In mid-May, Boardroom joined the #IAPCOImpact Dialogue, where Kenes and AIM Group International, Dr. Carlo Poggio, president of the Italian Academy of Prosthetic Dentistry (AIOP), and Abraham Fisher, president of the AAT-AD/PD (International Conference on Alzheimer’s and Parkinson’s Diseases), shared case studies from recent medical congresses that made the decision to go virtual. Over 550 people from over 55 countries registered for IAPCO’s digital event, part of the association’s goal to offer a platform for communication for members to share experiences and learn how to tackle the impact of coronavirus. “The main advantage of virtual conferences is to expand the audience and reach places you never reached before,” says Fisher. “This is important during coronavirus since physicians can’t travel and have to remain in hospitals.”
The first AAT-AD/PD Focus Meeting was held in Torino, Italy in 2018 and featured 1,337 participants. The second focus meeting was slated for 3-5 April in Vienna. The congress chairs decided it was impossible to postpone, and they needed to share the novel findings in the field. Three weeks before the physical event was scheduled to take place, they decided to take the congress virtual, despite not having a virtual platform. “What other choice did we have? There are too many unknowns if we postpone,” says Fisher, adding it was important the virtual meeting occurred on the same dates as the live one.
Many events in Italy were also postponed of cancelled, and AIOP initially thought to postpone its XII Mediterranean Meeting, planned for 27-28 March in the Adriatic coastal town of Riccione, by a few weeks. Dr. Poggio says it immediately became clear that they couldn’t postpone. If they couldn’t host the congress before summer, they would have to cancel. “There was a willingness to do something for our members,” he says, explaining that when the lockdown started, there were a lot of webinars tacking place in the dental industry, but many were poorly executed. “We thought it was necessary to do something at a higher quality.”
One week to train
Most speakers were on board from the start, but the organization only had one week to train them for the new platform. There were less sponsors (11 instead of 15) and they had to rethink the format and plan a strong digital communication strategy. As an effort to maintain a human connection, they also organized social moments like virtual aperitivos and offered interactive experiences like Q+As and chats. In the end, registration was up 130% (to 1,826 registrations) and delegates were engaged and online for 75-100% of the time.

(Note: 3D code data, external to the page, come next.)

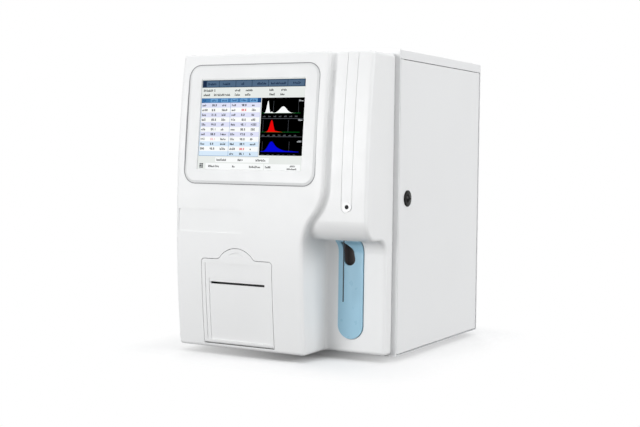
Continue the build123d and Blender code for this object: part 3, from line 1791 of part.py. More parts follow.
# Pan-head screws of the housing and of the moulded front
with BuildPart() as pan_screws:
    places = [((-half_width, *place), (1, 0, 0)) for place in left_screw_places]
    places += [((x, rear_y, z), (0, -1, 0)) for x, z in rear_screw_places]
    places += [((x, within(sheet), z), (0, -1, 0)) for x, z in boss_places]
    for start, inward in places:
        outward = tuple(-value for value in inward)
        rod(start, inward, shank_radius, screw_length)
        rod(start, outward, screw_head_radius, screw_head_height)
finish(pan_screws, "pan_screws")
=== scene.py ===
"""Looks of a bench-top blood cell counter for a veterinary clinic.

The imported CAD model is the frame. This script gives every part its material, puts the lit
picture on the screen, dresses the small parts, and sets up the camera, floor and light.
Lengths are in metres, or in mm where a note says so, X to the viewer's right, Y into the
machine, Z up.
"""
import json
import math

import bmesh
import bpy
import numpy as np
from mathutils import Matrix, Vector


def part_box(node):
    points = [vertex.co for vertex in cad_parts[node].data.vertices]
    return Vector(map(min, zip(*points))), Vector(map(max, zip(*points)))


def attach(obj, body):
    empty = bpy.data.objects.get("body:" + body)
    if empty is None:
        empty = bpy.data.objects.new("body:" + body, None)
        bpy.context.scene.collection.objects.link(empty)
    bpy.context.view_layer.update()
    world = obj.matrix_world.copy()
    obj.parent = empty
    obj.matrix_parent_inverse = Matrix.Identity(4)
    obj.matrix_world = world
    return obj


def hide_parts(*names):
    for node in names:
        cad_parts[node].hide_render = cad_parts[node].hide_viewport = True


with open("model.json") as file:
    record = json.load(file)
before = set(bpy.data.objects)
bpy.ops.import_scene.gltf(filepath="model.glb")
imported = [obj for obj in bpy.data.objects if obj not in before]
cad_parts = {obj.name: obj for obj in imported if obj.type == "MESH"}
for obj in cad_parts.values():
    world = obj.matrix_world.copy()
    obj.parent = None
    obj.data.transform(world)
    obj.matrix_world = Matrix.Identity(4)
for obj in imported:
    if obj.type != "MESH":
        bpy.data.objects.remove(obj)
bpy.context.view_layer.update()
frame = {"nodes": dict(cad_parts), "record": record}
nodes = frame["nodes"]
MM = 0.001
SCREEN_TILT = 0.0825  # how far the screen leans back, in radians


# Materials
def shader(name, color, rough, metal=0.0, **sockets):
    """A node material with its main shader's constants set. Extra sockets go by name."""
    mat = bpy.data.materials.new(name)
    mat.use_nodes = True
    main = mat.node_tree.nodes["Principled BSDF"]
    main.inputs["Base Color"].default_value = (*color, 1)
    main.inputs["Roughness"].default_value = rough
    main.inputs["Metallic"].default_value = metal
    for key, value in sockets.items():
        main.inputs[key.replace("_", " ")].default_value = value
    return mat


def node(mat, kind, **settings):
    """A new node in a material, with its attributes and input values set."""
    made = mat.node_tree.nodes.new(kind)
    for key, value in settings.items():
        if key in made.inputs:
            made.inputs[key].default_value = value
        else:
            setattr(made, key, value)
    return made


def link(mat, source, target):
    """Join an output socket to an input socket."""
    mat.node_tree.links.new(source, target)


def noise(mat, scale, detail=2.0, stretch=(1, 1, 1)):
    """Noise in the part's own coordinates, scale in cells per metre, drawn out along an axis."""
    place = node(mat, "ShaderNodeTexCoord")
    mapping = node(mat, "ShaderNodeMapping")
    mapping.inputs["Scale"].default_value = stretch
    link(mat, place.outputs["Object"], mapping.inputs["Vector"])
    made = node(mat, "ShaderNodeTexNoise", Scale=scale, Detail=detail)
    link(mat, mapping.outputs["Vector"], made.inputs["Vector"])
    return made.outputs["Fac"]


def ramp(mat, value, low, high, stops=(0.3, 0.7)):
    """Map a value between two stops to a number or colour range."""
    made = node(mat, "ShaderNodeMapRange")
    made.inputs["From Min"].default_value = stops[0]
    made.inputs["From Max"].default_value = stops[1]
    made.inputs["To Min"].default_value = low
    made.inputs["To Max"].default_value = high
    link(mat, value, made.inputs["Value"])
    return made.outputs["Result"]


def vary_color(mat, value, one, other, stops=(0.3, 0.7)):
    """Blend the base colour between two colours by a value."""
    made = node(mat, "ShaderNodeValToRGB")
    made.color_ramp.elements[0].position = stops[0]
    made.color_ramp.elements[1].position = stops[1]
    made.color_ramp.elements[0].color = (*one, 1)
    made.color_ramp.elements[1].color = (*other, 1)
    link(mat, value, made.inputs["Fac"])
    link(mat, made.outputs["Color"], mat.node_tree.nodes["Principled BSDF"].inputs["Base Color"])


def vary_rough(mat, value, low, high):
    """Let the roughness follow a value."""
    main = mat.node_tree.nodes["Principled BSDF"]
    link(mat, ramp(mat, value, low, high), main.inputs["Roughness"])


def bump(mat, value, distance):
    """Raise the surface by a value, distance in metres."""
    made = node(mat, "ShaderNodeBump", Strength=1.0, Distance=distance)
    link(mat, value, made.inputs["Height"])
    link(mat, made.outputs["Normal"], mat.node_tree.nodes["Principled BSDF"].inputs["Normal"])


def moulded(name, color, rough, grain=1900.0, depth=0.00004, **sockets):
    """Moulded plastic: a fine even grain, and faint flow clouds in colour and gloss."""
    mat = shader(name, color, rough, **sockets)
    cloud = noise(mat, 9.0, 3.0)
    vary_color(mat, cloud, [c * 0.985 for c in color], [min(1.0, c * 1.01) for c in color])
    vary_rough(mat, noise(mat, 60.0, 4.0), rough - 0.04, rough + 0.05)
    bump(mat, noise(mat, grain, 2.0), depth)
    return mat


def powder(name, color, rough):
    """Powder coat on sheet metal: orange peel about 1 mm across, with a finer speckle in gloss."""
    mat = shader(name, color, rough, Coat_Weight=0.15, Coat_Roughness=0.3)
    vary_color(mat, noise(mat, 7.0, 3.0), [c * 0.985 for c in color], color)
    vary_rough(mat, noise(mat, 1500.0, 1.0), rough - 0.05, rough + 0.06)
    bump(mat, noise(mat, 850.0, 1.5), 0.00003)
    return mat


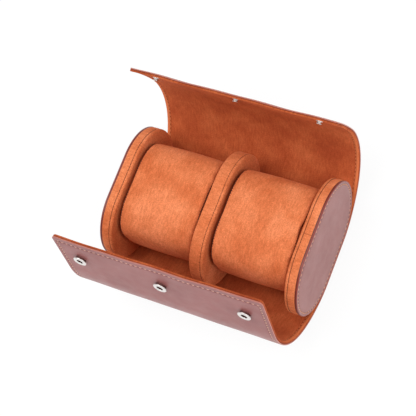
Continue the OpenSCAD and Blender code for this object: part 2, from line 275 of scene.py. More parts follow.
def suede(name, base, light, dark, uv=False, nap=1.0, streak=(1, 1, 1), turn=0.0, margin=None):
    """Brushed suede: mottled where the nap lies differently, with brushed streaks, short fibres and a sheen.
    nap is how rough it is, streak and turn direct the brushing, and margin is the colour of the paler margin
    outside the stitched row; with a margin, painted shade also darkens the thread's groove, the cut side and
    the free end."""
    m = Nodes(name)
    where = m.coordinates(uv)
    patches = m.noise(where, scale=42, distortion=0.3)
    tint = m.ramp(patches, [(0.32, dark), (0.5, base), (0.68, light)])
    streaks = m.noise(m.coordinates(uv, streak, turn), scale=700, roughness=0.6, distortion=0.3)
    brushed = m.ramp(streaks, [(0.3, (0.80, 0.76, 0.72, 1)), (0.7, (1.12, 1.15, 1.18, 1))])
    tint = m.mix(0.85, tint, brushed, "MULTIPLY")
    fibre = m.noise(where, scale=1150, roughness=0.75)
    speckle = m.ramp(fibre, [(0.32, (0.72, 0.67, 0.63, 1)), (0.68, (1.16, 1.2, 1.23, 1))])
    tint = m.mix(0.9, tint, speckle, "MULTIPLY")
    if margin:
        tint = m.mix(m.mark("edge_tint", 0.75), tint, margin)
        # Painted shade: darker in the thread's groove, on the cut side next to the leather and at the free
        # end
        tint = m.mix(m.mark("furrow_and_painted_shade", PAINTED_SHADE_STRENGTH), tint, PAINTED_SHADE_TINT, "MULTIPLY")
    m.link(tint, "Base Color")
    normal = m.bump(patches, strength=0.25 * nap, distance=0.4 * MM)
    normal = m.bump(streaks, strength=0.3 * nap, distance=0.25 * MM, Normal=normal)
    m.link(m.bump(fibre, strength=0.6 * nap, distance=0.3 * MM, Normal=normal), "Normal")
    m.set(Roughness=0.95, Specular_IOR_Level=0.12, Sheen_Weight=0.3, Sheen_Roughness=0.45, Sheen_Tint=light)
    return m.material


def leather(name, base, light, dark, edge, uv=False):
    """Smooth coated leather: a fine pebble grain, faint clouding and a soft gloss. Where the mesh's edge tint
    is set it is glossier and has the colour edge: on the cap its dark edge coat, on the wrap a pale cut edge
    that is partly painted highlight. Painted shade darkens it in the thread's groove and at its free ends."""
    m = Nodes(name)
    base, light, dark, edge = (colour(*c) for c in (base, light, dark, edge))
    where = m.coordinates(uv)
    clouds = m.noise(where, scale=34, detail=5.0, roughness=0.6, distortion=0.3)
    tint = m.ramp(clouds, [(0.34, dark), (0.5, base), (0.66, light)])
    pebbles = m.add("ShaderNodeTexVoronoi", dict(Vector=where, Scale=1350.0), feature="SMOOTH_F1")
    cells = pebbles.outputs["Distance"]
    pores = m.ramp(cells, [(0.0, grey(0.86)), (0.5, grey(1.02))])
    tint = m.mix(0.6, tint, pores, "MULTIPLY")
    fine = m.noise(where, scale=1400, detail=2.0, roughness=0.6)
    flecks = m.ramp(fine, [(0.3, (0.93, 0.92, 0.92, 1)), (0.7, grey(1.06))])
    tint = m.mix(0.7, tint, flecks, "MULTIPLY")
    # The edge colour: the cap's dark edge coat, and on the wrap a pale cut edge that is partly painted
    # highlight
    tint = m.mix(m.mark("edge_tint", 1.0), tint, edge)
    # Painted shade: darker in the thread's groove and at the free ends
    tint = m.mix(m.mark("furrow_and_painted_shade", PAINTED_SHADE_STRENGTH), tint, PAINTED_SHADE_TINT, "MULTIPLY")
    m.link(tint, "Base Color")
    creases = m.noise(where, scale=420, roughness=0.6, distortion=0.8)
    grain = m.bump(cells, strength=0.12, distance=0.15 * MM)
    m.link(m.bump(creases, strength=0.08, distance=0.2 * MM, Normal=grain), "Normal")
    gloss = m.ramp(m.noise(where, scale=120), [(0.3, grey(0.40)), (0.7, grey(0.50))])
    m.link(m.mix(m.mark("edge_tint", 1.0), gloss, grey(0.3)), "Roughness")
    m.set(Specular_IOR_Level=0.32, Sheen_Weight=0.05, Sheen_Roughness=0.5)
    return m.material


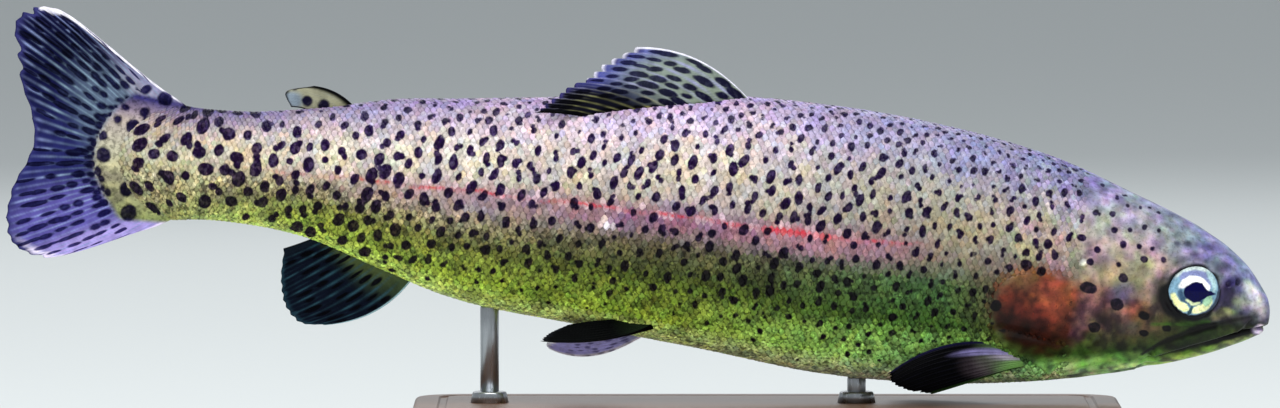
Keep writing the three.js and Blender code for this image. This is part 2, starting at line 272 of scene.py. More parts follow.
def flat_grid(name: str, columns: int, rows: int) -> tuple[Mesh, Array, Array]:
    """Makes a flat grid of columns and rows.

    Args:
        name: The mesh's name.
        columns: How many faces it has one way.
        rows: How many it has the other way.

    Returns:
        The mesh, and how far each vertex is along the columns and along the rows, from 0 to 1.
    """
    shell = bmesh.new()
    bmesh.ops.create_grid(shell, x_segments=columns, y_segments=rows, size=0.5)
    mesh = to_mesh(shell, name)
    places = np.round((read_points(mesh)[:, :2] + 0.5) * (columns, rows)).astype(np.float32)
    return mesh, places[:, 0] / columns, places[:, 1] / rows


def face_outwards(mesh: Mesh, merge: float = 0.0) -> None:
    """Points the faces outwards, after merging the seam and the poles of a wrapped grid.

    Args:
        mesh: The mesh, which is changed.
        merge: How close vertices are merged; 0 merges none.
    """
    shell = bmesh.new()
    shell.from_mesh(mesh)
    if merge > 0:
        bmesh.ops.remove_doubles(shell, verts=shell.verts, dist=merge)
        bmesh.ops.dissolve_degenerate(shell, edges=shell.edges, dist=SLIVER)
    bmesh.ops.recalc_face_normals(shell, faces=shell.faces)
    shell.to_mesh(mesh)
    shell.free()
    mesh.polygons.foreach_set("use_smooth", np.ones(len(mesh.polygons), dtype=bool))


def soften(shell: bmesh.types.BMesh, edges: Sequence[bmesh.types.BMEdge], offset: float,
           segments: int) -> None:
    """Bevels some edges by an offset in millimetres."""
    bmesh.ops.bevel(shell, geom=edges, offset=offset * MM, segments=segments, profile=0.5,
                    affect="EDGES", material=-1)


def add_object(name: str, data: bpy.types.ID) -> bpy.types.Object:
    """Puts a new object that shows the data in the scene."""
    thing = bpy.data.objects.new(name, data)
    bpy.context.scene.collection.objects.link(thing)
    return thing


def add_piece(mesh: Mesh, material: Material,
              nodes: Sequence[str] = ()) -> bpy.types.Object:
    """Puts a finished mesh in the scene as a piece of the object.

    Args:
        mesh: The mesh, already in its place, named as the piece.
        material: The finish that it wears.
        nodes: The solids that the piece stands for.

    Returns:
        The new object.
    """
    piece = add_object(mesh.name, mesh)
    mesh.materials.append(material)
    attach(piece, BODY)
    if nodes:
        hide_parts(*nodes)
    LOG.info("%s: %d vertices, %d faces", mesh.name, len(mesh.vertices), len(mesh.polygons))
    return piece


# -------------------- Node trees


class Shader:
    """Builds one material out of nodes, ending in a single principled surface."""

    def __init__(self, name: str) -> None:
        """Starts a material of that name."""
        self.material = bpy.data.materials.new(name)
        self.material.use_nodes = True
        self.tree = self.material.node_tree
        self.tree.nodes.clear()
        self.surface = self.tree.nodes.new("ShaderNodeBsdfPrincipled")
        output = self.tree.nodes.new("ShaderNodeOutputMaterial")
        self.tree.links.new(self.surface.outputs["BSDF"], output.inputs["Surface"])

    def put(self, socket: Socket, value: object) -> None:
        """Links a socket to another one, or sets its value."""
        if isinstance(value, Socket):
            self.tree.links.new(value, socket)
        elif isinstance(value, tuple) and len(value) == 3 and socket.type == "RGBA":
            socket.default_value = (*value, 1.0)
        else:
            socket.default_value = value

    def attribute(self, name: str, colour: bool = False) -> Socket:
        """A number, or a colour, that the mesh holds."""
        node = self.tree.nodes.new("ShaderNodeAttribute")
        node.attribute_name = name
        return node.outputs["Color" if colour else "Fac"]

    def math(self, operation: str, *values: object) -> Socket:
        """One sum of up to three values."""
        node = self.tree.nodes.new("ShaderNodeMath")
        node.operation = operation
        for socket, value in zip(node.inputs, values):
            self.put(socket, value)
        return node.outputs[0]

    def ease(self, value: object, low: float, high: float, start: float = 0.0,
             end: float = 1.0) -> Socket:
        """Maps a range smoothly to another, and holds its ends."""
        node = self.tree.nodes.new("ShaderNodeMapRange")
        node.interpolation_type = "SMOOTHSTEP"
        ends = {"From Min": low, "From Max": high, "To Min": start, "To Max": end}
        for name, number in ends.items():
            node.inputs[name].default_value = number
        self.put(node.inputs["Value"], value)
        return node.outputs["Result"]

    def mix(self, share: object, first: object, second: object,
            blend: str = "MIX") -> Socket:
        """A mix of two colours."""
        node = self.tree.nodes.new("ShaderNodeMix")
        node.data_type = "RGBA"
        node.blend_type = blend
        self.put(node.inputs["Factor"], share)
        self.put(node.inputs[6], first)
        self.put(node.inputs[7], second)
        return node.outputs[2]

    def tint(self, share: object, ground: object, factor: object) -> Socket:
        """The ground, multiplied by a colour where the share is full."""
        return self.mix(share, ground, self.mix(1.0, ground, factor, "MULTIPLY"))

    def scaled(self, colour: object, level: object) -> Socket:
        """A colour made brighter or darker by a number."""
        node = self.tree.nodes.new("ShaderNodeVectorMath")
        node.operation = "SCALE"
        self.put(node.inputs[0], colour)
        self.put(node.inputs["Scale"], level)
        return node.outputs[0]

    def ramp(self, value: object, stops: Sequence[tuple[float, str]]) -> Socket:
        """A colour read off a row of named stops."""
        node = self.tree.nodes.new("ShaderNodeValToRGB")
        node.color_ramp.interpolation = "EASE"
        elements = node.color_ramp.elements
        while len(elements) < len(stops):
            elements.new(0.5)
        for element, (place, colour) in zip(elements, sorted(stops)):
            element.position = place
            element.color = (*linear(colour), 1.0)
        self.put(node.inputs["Fac"], value)
        return node.outputs["Color"]

    def noise(self, scale: float, detail: float = 2.0, stretch: Point3 = (1, 1, 1),
              roughness: float = 0.5) -> Socket:
        """Soft noise over the piece, from 0 to 1, with its scale in cells to a metre."""
        place = self.tree.nodes.new("ShaderNodeTexCoord").outputs["Object"]
        if stretch != (1, 1, 1):
            mapping = self.tree.nodes.new("ShaderNodeMapping")
            mapping.inputs["Scale"].default_value = stretch
            self.put(mapping.inputs["Vector"], place)
            place = mapping.outputs["Vector"]
        node = self.tree.nodes.new("ShaderNodeTexNoise")
        values = {"Scale": scale, "Detail": detail, "Roughness": roughness, "Vector": place}
        for name, value in values.items():
            self.put(node.inputs[name], value)
        return node.outputs["Fac"]

    def cloud(self, scale: float, detail: float, low: float, high: float) -> Socket:
        """Blotches of noise: 0 where it is below the low value and 1 above the high one."""
        return self.ease(self.noise(scale, detail), low, high)

    def bump(self, height: object, distance: float, strength: float = 1.0) -> None:
        """Gives the surface a fine relief, with its distance in metres."""
        node = self.tree.nodes.new("ShaderNodeBump")
        node.inputs["Distance"].default_value = distance
        node.inputs["Strength"].default_value = strength
        self.put(node.inputs["Height"], height)
        self.put(self.surface.inputs["Normal"], node.outputs["Normal"])

    def set(self, **values: object) -> None:
        """Sets sockets of the surface, an underscore standing for a space."""
        for name, value in values.items():
            self.put(self.surface.inputs[name.replace("_", " ")], value)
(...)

While AAT-AD/PD was planning its meeting, one of the challenges the organization faced was not having enough time to shop and test systems and learn the platforms, explains Tami Gaon, director of client accounts for Kenes Group. “We searched the market and realized that no one platform really works,” she says. So, they combined four platforms. The next challenge: replicating the experience from a live meeting. They recorded over 250 sessions, which were available on demand for attendees to watch at their convenience. “Meetings are parallel platforms, but [with this format] you no longer need to sacrifice one talk over another—you can listen at your own pace,” Fisher says, adding that this advantage is why pricing should remain “more or less the same.”
As an effort to keep sponsors and exhibitors on board, AAT-AD/PD highlighted the advantage of branded digital booths so attendees could chat and connect in real time. There were 130 e-posters and 22 virtual exhibition booths in total, and 1,143 members attended—the majority of which were logged in at any given time during the event. “We are getting exciting feedback from the industry, and they want a hybrid model of both live and virtual [offerings],” says Fisher. “Since it has been successful, I think in the future a hybrid meeting will be a must.”